Pithy Advice From Books

I love pithy advice from books.
This week, while I await news of the 12th grader's college acceptances, I have not much original to share. But this great passage from Forty Rooms, by Olga Grushin, appealed:

"Papa, do you believe there is any meaning to life?" I blurted out.
"The meaning of life - the meaning of a single, individual human life, since I assume that is what you are asking - consists of figuring out the one thing you are great at and then pushing mankind's mastery of that one thing as far as you are able, be it an inch or a mile. If you are a carpenter, be a carpenter with every ounce of your being and invent a new type of saw. If you are an archaeologist, find the tomb of Alexander the Great. If you are Alexander the Great, conquer the world. And never do anything by half."

I think if Papa had stopped talking after saying figure out what you're great at and push mankind's mastery of it as far as you are able, inch or mile, I would feel totally great about his answer. It's an exhortation to be your best and to work hard and contribute to the collective knowledge.

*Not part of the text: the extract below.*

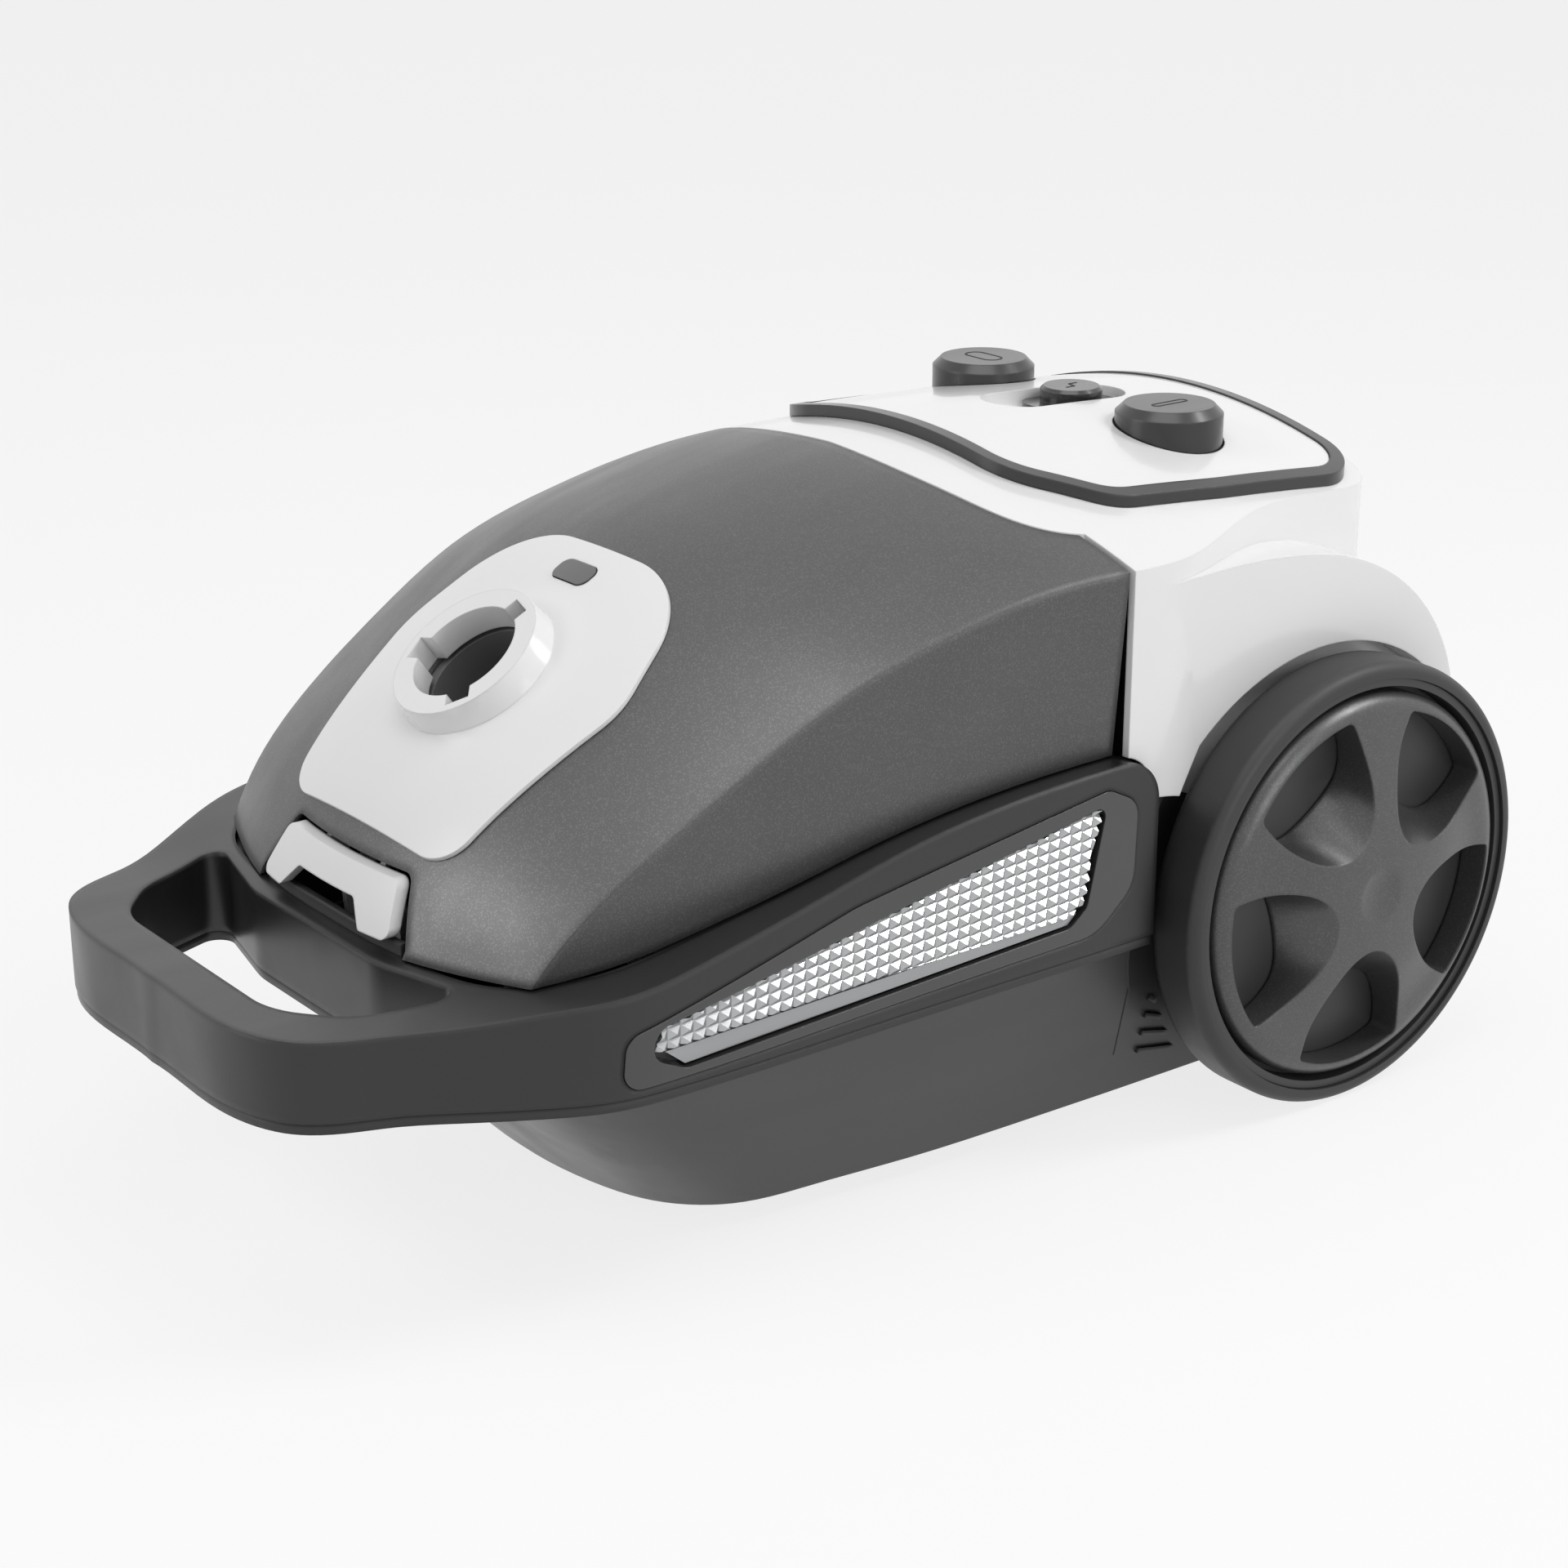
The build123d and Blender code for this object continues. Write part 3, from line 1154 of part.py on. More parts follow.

But then he lays on the expectations. Don't just be a carpenter, invent a new type of saw! Don't just be an archaeologist, be an archaeologist who finds a really important, famous relic! Don't just be the head of something, conquer the freakin' world!

Expectations are necessary, but also dangerous. As a parent, I understand the impulse to expect great things from my children. As a person struggling under both lack of expectations from people who knew me as a child and super high expectations of myself, I think the second half of his answer stinks. How many new kinds of saws are possible? How many tombs of mighty conquering emperors exist? How many Alexanders can there be? Most of us need to find a way to succeed and build meaningful lives in humbler ways. On the other hand, without expectations to rise to, maybe we won't discover our inner Alexander.

If Papa said, "Figure out who you are and what you're good at doing - and like to do - and then work really hard at it," that would be the best thing he could say.

Well, Papa didn't say it, but I did. Now I'm going to try to remember it while we are waiting, waiting, waiting. And afterwords, too. That's when it will really matter.